The Catholic parish in Richmond chose to name their church after her because they felt service to others was important during their time also. At the 100th celebration of the church, Kaine said that he thought of how much has changed since then, but also has not changed.

Catholic Relief Services, which is one of the largest agencies in the United States that helps settle refugees who are legal immigrants — refugees are legal immigrants — about 15 years ago, settled a Congolese family into my church who had been in a refugee camp after fleeing violence in the Congo. Catholic, French and Swahili-speaking. One Congolese family came to my church,” Kaine said.

More families from the Congo later joined St. Elizabeth, because they felt comfortable worshipping in the parish. At the centennial celebration, Kaine said he realized his church looks different than it did 100 years ago, but, in other ways, it is the same.

“It’s a haven for people who are legal immigrants to the United States, but need a place where they can gather with others and feel welcome.”

Kaine’s story was relevant to Trump’s rescissions bill, because it cuts funding to churches who provide resettlement programs for refugees.

Ten organizations in the United States resettle refugees, and seven of them are faith-based.

“The practice of American religious organizations assisting in legal immigration goes back more than a century, and President Trump’s rescissions package that is before us wipes out funding to a dramatic degree for virtually all of them.”

Hundreds of staff at Hebrew Immigrant Aid Society have been laid off. World Relief said that Trump said he would defend persecuted Christians. The refugee resettlement program in the U.S. is one of the main ways the U.S. government protects Christians and others who are fleeing religious persecution. The Episcopal Church of the United States had to end its long standing refugee resettlement program. Lutheran Social Services is struggling to make payroll and laid off staff and reduced services. Staff at Catholic Charities has also been laid off.

“The families at my church, they come up to me after Mass on Sunday, and they’re so frightened about what might happen because many of them have families still in refugee camps who might want to come here as legal refugees, as legal immigrants,” Kaine said.

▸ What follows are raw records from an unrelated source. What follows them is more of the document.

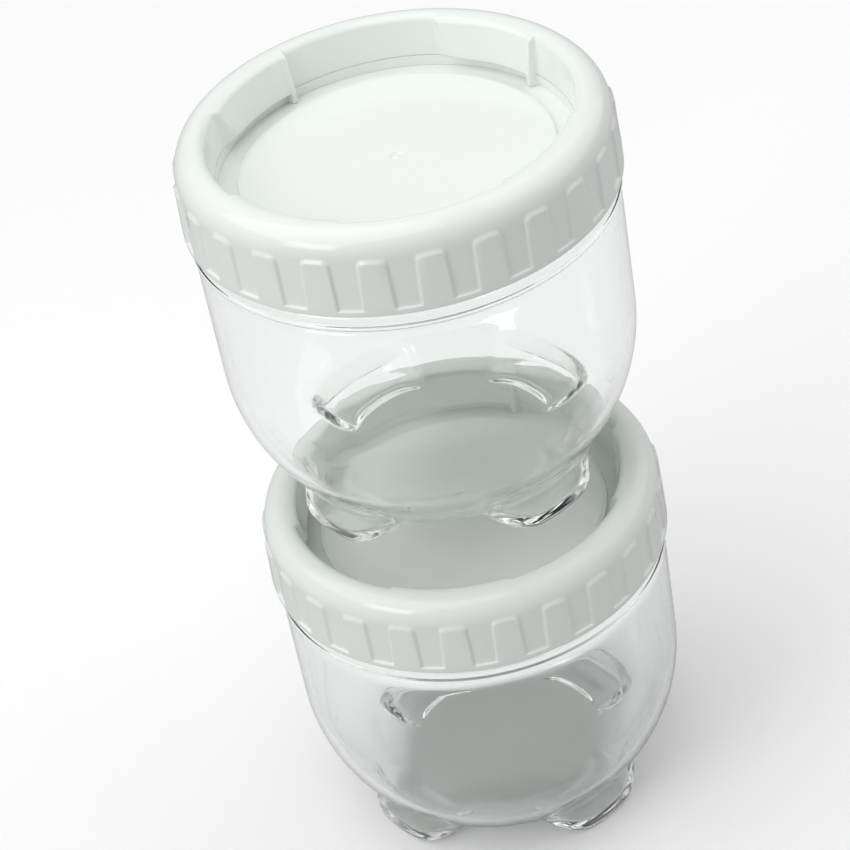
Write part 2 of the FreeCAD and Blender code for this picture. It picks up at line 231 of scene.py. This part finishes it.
def jarOutside():
    # Two matched outlines of the jar's outside: between the feet, and through a foot, which
    # widens to its locking rim at the bottom.
    base, foot, rim, curve = jar["base"], jar["foot"], jar["rim"], jar["rimRound"]
    bowl, start = bowlCurve(jar["bowlRadius"], base, jar["blend"], 47)
    plain = np.concatenate([straight((0, base), start, 10), bowl[:-1]])
    rise = (foot, jar["blend"] - jar["riseOut"])
    edge, low = jar["dropFrom"], jar["dropTo"]
    halfWay = (edge + low) / 2
    toe = np.concatenate([
        straight((0, base), (edge, base), 10),
        bend((edge, base), (edge + 1.2, base), (halfWay, base / 2), 3),
        bend((halfWay, base / 2), (low - 1.2, 0), (low, 0), 3),
        straight((low, 0), (rim - curve, 0), 8),
        arc((rim - curve, curve), curve, -90, 0, 14),
        bend((rim, curve), (foot, curve + jar["ankle"]), rise, 8),
        footSide(bowl, foot, rise),
    ])
    return plain, toe, bowl[-1]


def jarInside():
    # Two matched outlines of the inside, from the axis up: between the feet and in a foot.
    wall, floor = jar["wall"], jar["base"] + jar["baseThick"]
    foot, rim, curve = jar["foot"] - wall, jar["rim"] - wall, jar["rimRound"] - wall / 2
    bowl, start = bowlCurve(jar["bowlRadius"] - wall, floor, jar["blend"] + 1.5, 41)
    plain = np.concatenate([straight((0, floor), start, 10), bowl[:-1]])
    rise = (foot, jar["blend"] - jar["riseIn"])
    edge, low = jar["wellFrom"], jar["wellTo"]
    brink = (edge + 2.6, floor - 0.8)
    well = np.concatenate([
        straight((0, floor), (edge, floor), 10),
        bend((edge, floor), (edge + 2.0, floor), brink, 4),
        bend(brink, (low - 1.4, wall), (low, wall), 4),
        straight((low, wall), (rim - curve, wall), 6),
        arc((rim - curve, wall + curve), curve, -90, 0, 8),
        bend((rim, wall + curve), (foot, wall + curve + jar["ankle"]), rise, 8),
        footSide(bowl, foot, rise),
    ])
    return plain, well, bowl[-1]


def makeJar(name, body, lift):
    # The clear shell: outlines between the feet and through a foot are blended by a foot's
    # weight round the axis, then closed over the neck to the inside.
    angle = columns(jar["columns"])
    away = np.abs(offsetFrom(angle, 90))
    middle = (jar["radius"] - jar["bowlRadius"], jar["bowlHeight"])
    plain, toe, join = jarOutside()
    inPlain, well, inJoin = jarInside()
    shrink = math.degrees(jar["wall"] / jar["foot"])
    footWeight = lobe(jar["footFlat"], jar["footEnd"], away)
    wellWeight = lobe(jar["footFlat"] - shrink, jar["footEnd"] - shrink, away)

    start = -math.degrees(math.asin((middle[1] - join[1]) / jar["bowlRadius"]))
    inStart = -math.degrees(math.asin((middle[1] - inJoin[1]) / (jar["bowlRadius"] - jar["wall"])))
    side, shoulder, neck, top = jar["radius"], jar["shoulder"], jar["neck"], jar["neckTop"]
    sideIn, neckIn = side - jar["wall"], neck - jar["neckWall"]
    beadTop = shoulder - jar["shoulderRound"]
    beadLow = beadTop - jar["beadWidth"]
    proud, soft = side + jar["beadProud"], 0.25  # the bead and the slope of its edges
    upper = np.concatenate([
        arc(middle, jar["bowlRadius"], start, 0, 40),
        straight((side, middle[1]), (side, beadLow - 0.5), 24),
        rounded([(side, beadLow - 0.5), (side, beadLow), (proud, beadLow + soft), (proud, beadTop - soft),
                 (side, beadTop), (side, shoulder), (neck, shoulder), (neck, shoulder + 3)],
                [0, 0.3, 0.3, 0.3, 0.2, 2.0, 0.8, 0], [1, 1, 1, 1, 1, 1, 4], 5)[:-1],
        straight((neck, shoulder + 3), (neck, top - 0.6), 56),
        rounded([(neck, top - 0.6), (neck, top), (neckIn, top), (neckIn, top - 3)],
                [0, 0.4, 0.4, 0], [1, 2, 3], 4)[:-1],
        straight((neckIn, top - 3), (neckIn, shoulder + 1), 6),
        rounded([(neckIn, shoulder + 1), (neckIn, shoulder - jar["wall"]),
                 (sideIn, beadLow - jar["wall"]), (sideIn, beadLow - 8)],
                [0, 1.6, 2.0, 0], [2, 3, 3], 6)[:-1],
        straight((sideIn, beadLow - 8), (sideIn, middle[1]), 16),
        arc(middle, jar["bowlRadius"] - jar["wall"], 0, inStart, 40),
    ])
    outer = plain[:, None] + footWeight[None, :, None] * (toe - plain)[:, None]
    hollow = inPlain[:, None] + wellWeight[None, :, None] * (well - inPlain)[:, None]
    shell = np.concatenate([outer, np.repeat(upper[:, None], len(angle), 1), hollow[::-1]])
    radius, height = shell[..., 0].copy(), shell[..., 1]
    onNeck = (np.abs(radius - neck) < 0.01) & (height > shoulder + 2)
    thread = ridge(height, angle[None, :], jar["threadStart"], jar["threadWidth"], jar["threadDepth"],
                   stack["pitch"], stack["turns"])
    radius = radius + np.where(onNeck, thread, 0)
    piece = surface(name, radius, height, angle, False, stack["jarTurn"], lift)
    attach(piece, body)
    return piece


# The lid

lid = {
    "bottom": 73.0, "crown": 91.2, "ceiling": 88.6,
    "skirtInner": 45.0, "skirt": 46.8, "skirtTop": 46.4, "skirtBend": 83.0,
    "band": 47.4, "bandWidth": 1.4, "bandFoot": 0.8,  # the band and the fillet above it
    "crownTop": 41.2, "crownCentre": 85.6, "mouthDrop": 1.5,  # radius of the top, ends of its rolls
    "socket": 38.7, "socketOuter": 40.3, "socketMouth": 39.2, "channel": 79.1,
    "ceilingEdge": 43.2, "ceilingSide": 44.6,  # where the ceiling bends down to the skirt
    "innerHigh": 84.0, "innerLow": 75.0,  # straight part of the skirt's inside
    "lug": 36.95, "lugMouth": 38.1, "lugBottom": 81.8, "lugHalf": 19.5,  # half angle of a lug
    "stopSpan": 2.0, "stopProud": 0.3, "leadIn": 9.0,  # the stop at one end, the soft other end
    "padCount": 25, "padPhase": 7.2, "padTop": 85.8, "padProud": 0.6, "padRound": 1.1,
    "padHalfLow": 3.35, "padHalfHigh": 2.9,  # half widths in mm
    "threadDepth": 1.2, "threadWidth": 1.7, "threadStart": 75.6,
}


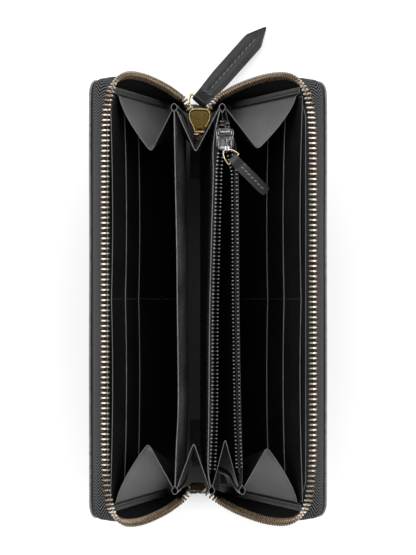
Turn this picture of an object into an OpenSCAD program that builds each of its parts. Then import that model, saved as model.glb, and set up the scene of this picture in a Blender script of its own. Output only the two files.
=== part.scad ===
// Zip-around long wallet, open in a V and standing on its spine, mouth up.
// X runs across the spine, Y along it towards the zip slider, Z up. The origin is the middle of the
// spine's underside.

/* [Covers] */
// Length of each cover along the spine
cover_l = 193.5; // [150:0.5:240]
// Depth of each cover from its hinge line to its mouth edge
cover_d = 102; // [85:0.5:130]
// Radius of a cover's two mouth corners
corner_r = 7; // [6:0.5:14]
// Thickness of the outer leather
leather_t = 1.2; // [0.8:0.1:2]
// Thickness of the stiffener board
board_t = 0.6; // [0.4:0.1:1.2]
// Thickness of the lining
lining_t = 0.4; // [0.2:0.1:0.8]
// Lean of the left cover from upright, wide open
tilt_left = 20.2; // [15:0.1:35]
// Lean of the right cover from upright, wide open
tilt_right = 26.6; // [20:0.1:40]

/* [Spine] */
// Distance between the two hinge lines
hinge_gap = 20; // [17:0.5:30]
// Clear strip between the spine leather and a cover's rolled foot
spine_clear = 0.2; // [0.1:0.1:1]

/* [Card pockets] */
// Number of stepped card tiers on each cover
tiers = 3; // [1:1:4]
// Distance from the mouth edge down to the first tier's edge
first_tier_drop = 16.2; // [14:0.2:24]
// Step between two tiers
tier_pitch = 15; // [10:0.5:18]
// Depth of a card pocket
pocket_d = 50; // [40:1:54]
// Thickness of a tier's leather
tier_t = 0.35; // [0.2:0.05:0.4]
// Thickness of the bill pocket's front wall
backing_t = 0.45; // [0.3:0.05:0.5]
// Width of the flat bill pocket behind the cards
bill_gap = 0.35; // [0.2:0.05:0.4]
// Margin from a cover's end to the card panels
card_margin = 5.75; // [5.5:0.25:9]

/* [Main zip] */
// Spacing of the teeth
tooth_pitch = 2.23; // [1.8:0.01:3]
// Length of a tooth across the chain
tooth_l = 3.8; // [3:0.1:4.4]
// Thickness of a tooth along the chain
tooth_t = 1.1; // [0.7:0.05:1.3]
// Height of a tooth
tooth_h = 2.2; // [1.6:0.1:3]
// Distance from the closed wallet's middle to the middle of a row of teeth
row_from_middle = 2.6; // [2.3:0.1:3.2]
// How far a row of teeth stands out past the cover's edge
row_out = 3.3; // [2.5:0.1:5]
// Thickness of the tape
tape_t = 0.5; // [0.3:0.05:0.8]
// Width of tape that is sewn to the cover
tape_hem = 5; // [3:0.5:5.5]
// Distance from the hinge line to the first tooth
zip_start = 24; // [22:0.5:32]

/* [Slider and pull] */
// Width of the slider
slider_w = 10.8; // [9:0.1:12]
// Length of the slider
slider_l = 11.7; // [10:0.1:14]
// Depth of the slider
slider_h = 5.2; // [4.5:0.1:6.5]
// Height of the slider's underside over the table
slider_z = 13; // [12:0.5:16]
// Wire radius of the D-ring
ring_wire = 0.6; // [0.4:0.05:0.7]
// Half the length of the D-ring's bar
ring_r = 5.5; // [5:0.1:6]
// Length of the leather pull
pull_l = 50.5; // [35:0.5:52]
// Width of the leather pull at its widest
pull_w = 9.8; // [7:0.1:10.4]
// Thickness of the leather pull
pull_t = 2.2; // [1.6:0.1:2.6]
// Direction of the pull in plan, from +X
pull_azimuth = 49.3; // [30:1:80]
// Slope of the pull down to the table
pull_droop = 12.2; // [5:0.2:12.4]

/* [Leaves] */
// Distance from the covers' depth down to the leaves' top
leaf_drop = 22; // [20:0.5:40]
// Thickness of a leaf
leaf_t = 1; // [0.6:0.1:1.2]
// Distance from a cover's end to a leaf's end
leaf_margin = 9.75; // [9:0.25:14]
// How far the leaves' lower corners are cut back, to clear the ends of the zip
foot_cut = 9; // [8:0.5:16]
// Place of the divider's foot, from the left hinge line
divider_foot = 3; // [2.8:0.1:4]
// Lean of the divider to the left
divider_tilt = 1.6; // [0:0.1:4]
// Place of the coin pocket's left foot, from the middle
coin_foot = 1.5; // [1:0.1:2]
// Distance between the coin pocket's two feet
coin_foot_gap = 3.5; // [3:0.1:4]
// Lean of the coin pocket's left wall to the right
coin_tilt_left = 3.2; // [2:0.1:5]
// Lean of the coin pocket's right wall to the right
coin_tilt_right = 10.6; // [9:0.1:14]

/* [Coin zip] */
// Spacing of the teeth
coin_pitch = 1.7; // [1.4:0.05:2.2]
// Length of a tooth across the chain
coin_tooth_l = 3; // [2:0.1:3.2]
// Thickness of a tooth along the chain
coin_tooth_t = 0.85; // [0.6:0.05:1]
// Height of a tooth
coin_tooth_h = 1.6; // [1.2:0.1:1.8]
// Half the opening between the middles of the rows
coin_open = 4.25; // [3.6:0.05:4.6]
// Width of the coin slider
coin_slider_w = 7.6; // [6.5:0.1:8]
// Length of the coin slider
coin_slider_l = 9.4; // [8:0.1:11]
// Wire radius of the coin D-ring
coin_wire = 0.45; // [0.3:0.05:0.5]
// Half the length of the coin D-ring's bar
coin_ring_r = 3; // [2.8:0.1:3.4]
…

He said he does not know of another U.S. president who has attacked religious organizations “in such an orchestrated, intentional and calculated way as President Trump.”

Cutting funding, according to Kaine, “is an attack on the religious organizations so that they cannot do the work that their faith in their Creator compels them to do.”

However, Kaine said he is not surprised by Trump’s decision given his behavior toward legal refugees and immigrants in the country. What surprises him is that the legislation passed the U.S. House with little drama, although many delegates attend churches just like Kaine’s church.

Kaine said he will introduce an amendment to remove the cutting of funding for faith-based organizations from the rescissions bill, but his hope is that if the entire bill is not defeated, organizations like Catholic Relief Services and Hebrew Immigrant Aid Society are able to continue their work.

“My hope is that the Senate will realize this is good work that is really at the core of who we are as Americans. And tiny little parishes like     St. Elizabeth of Hungary or synagogues or other churches all over this country who pride themselves on offering a welcoming environment for people who are here lawfully and want to make a way in America will be able to continue to do just that.”

On X on July 13, the new Pope Leo XIV posted that the story of the Good Samaritan is a parable that “speaks to us first about God‘s way of seeing us, so that we in turn can learn how to see situations and people with his eyes, so full of love and compassion.”